## [Request]
Output all the material that follows, exactly as given.
## Begin Supplied data
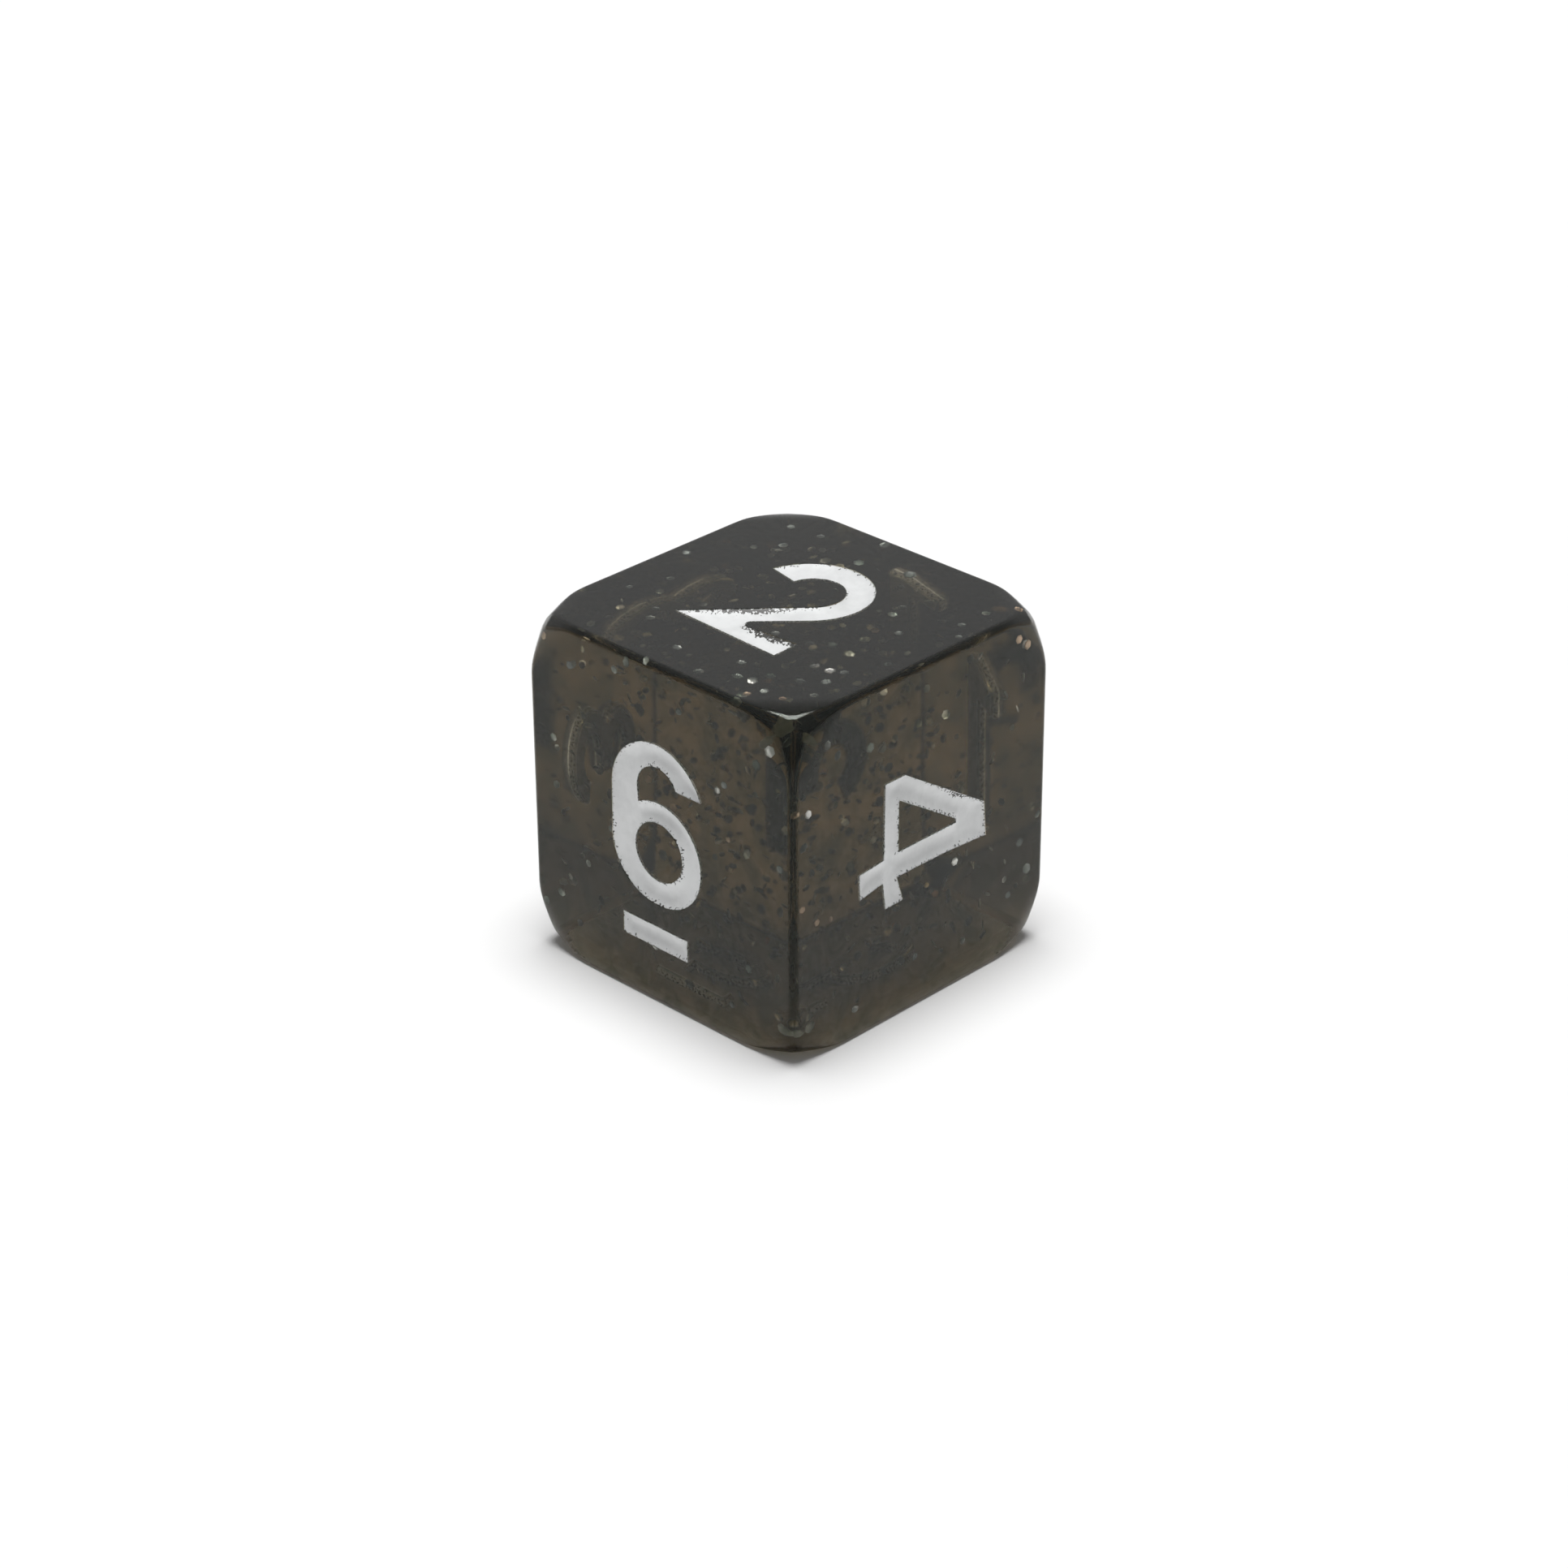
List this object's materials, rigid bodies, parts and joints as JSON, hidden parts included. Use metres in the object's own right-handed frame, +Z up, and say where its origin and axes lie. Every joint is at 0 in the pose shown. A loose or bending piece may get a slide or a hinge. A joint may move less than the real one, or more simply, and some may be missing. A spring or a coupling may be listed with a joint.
{
  "type": "polyhedral die",
  "caption": "Numbered six-sided die of smoke-tinted clear resin with turned-off corners, engraved white-filled numerals and glitter cast inside.",
  "frame": {"origin": "middle of the face that the die rests on, which is also the middle of the underside of its box", "axes": "+Z up out of the face numbered two, -Y out of the face numbered six, +X out of the face numbered four"},
  "size_m": [0.0154, 0.0154, 0.016],
  "materials": {
    "smoke_resin": "polished, clear, smoke tint",
    "white_paint": "satin enamel",
    "silver_foil": "bright foil",
    "copper_foil": "bright foil"
  },
  "bodies": {
    "root": {"die_body": "smoke_resin", "numeral_1_paint": "white_paint", "numeral_2_paint": "white_paint", "numeral_3_paint": "white_paint", "numeral_4_paint": "white_paint", "numeral_5_paint": "white_paint", "numeral_6_paint": "white_paint", "underline_6_paint": "white_paint", "silver_glitter_coarse": "silver_foil", "silver_glitter_fine": "silver_foil", "copper_glitter": "copper_foil"}
  },
  "joints": []
}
## End Supplied data
## [Complete answer]
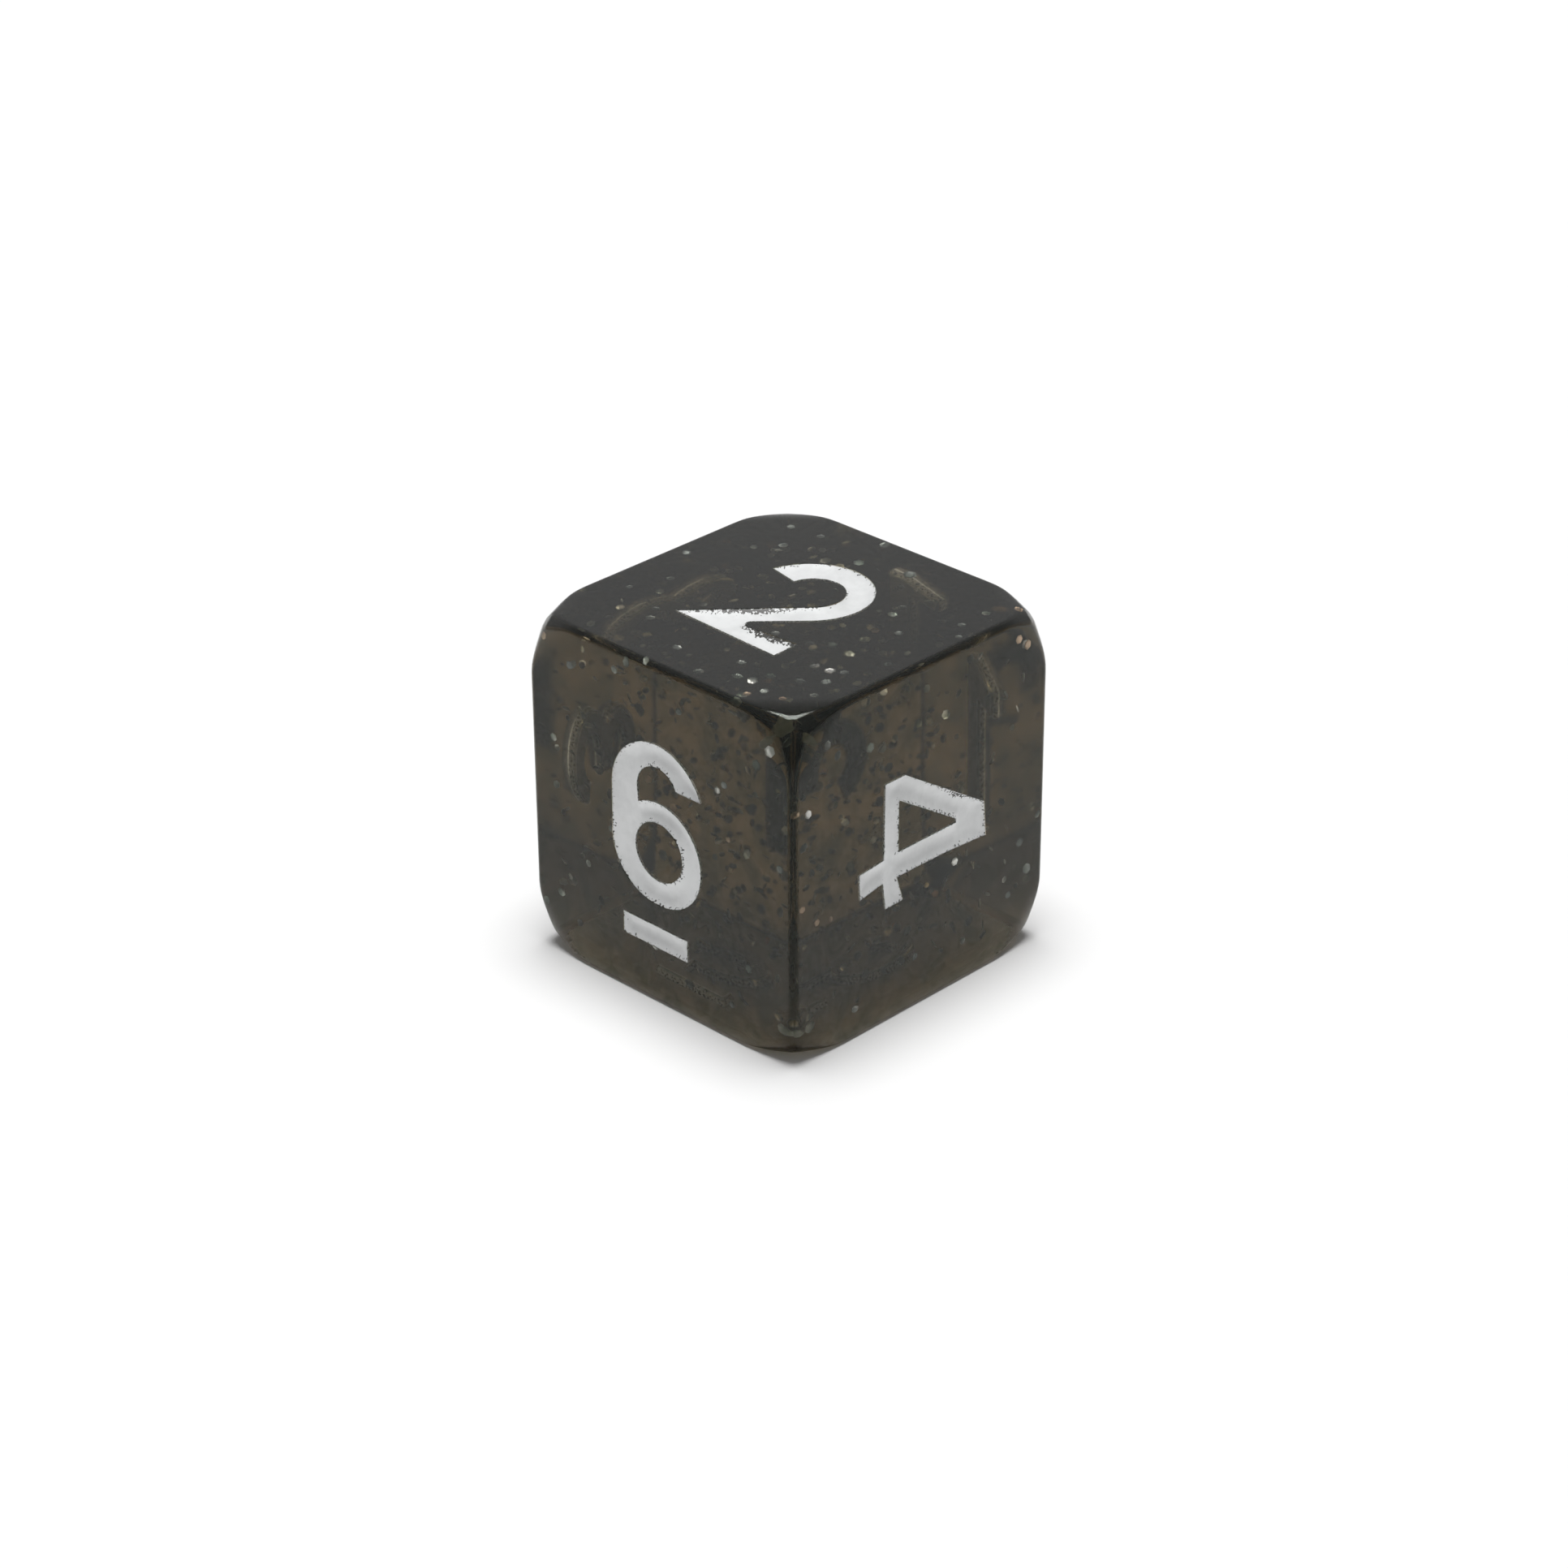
List this object's materials, rigid bodies, parts and joints as JSON, hidden parts included. Use metres in the object's own right-handed frame, +Z up, and say where its origin and axes lie. Every joint is at 0 in the pose shown. A loose or bending piece may get a slide or a hinge. A joint may move less than the real one, or more simply, and some may be missing. A spring or a coupling may be listed with a joint.
{
  "type": "polyhedral die",
  "caption": "Numbered six-sided die of smoke-tinted clear resin with turned-off corners, engraved white-filled numerals and glitter cast inside.",
  "frame": {"origin": "middle of the face that the die rests on, which is also the middle of the underside of its box", "axes": "+Z up out of the face numbered two, -Y out of the face numbered six, +X out of the face numbered four"},
  "size_m": [0.0154, 0.0154, 0.016],
  "materials": {
    "smoke_resin": "polished, clear, smoke tint",
    "white_paint": "satin enamel",
    "silver_foil": "bright foil",
    "copper_foil": "bright foil"
  },
  "bodies": {
    "root": {"die_body": "smoke_resin", "numeral_1_paint": "white_paint", "numeral_2_paint": "white_paint", "numeral_3_paint": "white_paint", "numeral_4_paint": "white_paint", "numeral_5_paint": "white_paint", "numeral_6_paint": "white_paint", "underline_6_paint": "white_paint", "silver_glitter_coarse": "silver_foil", "silver_glitter_fine": "silver_foil", "copper_glitter": "copper_foil"}
  },
  "joints": []
}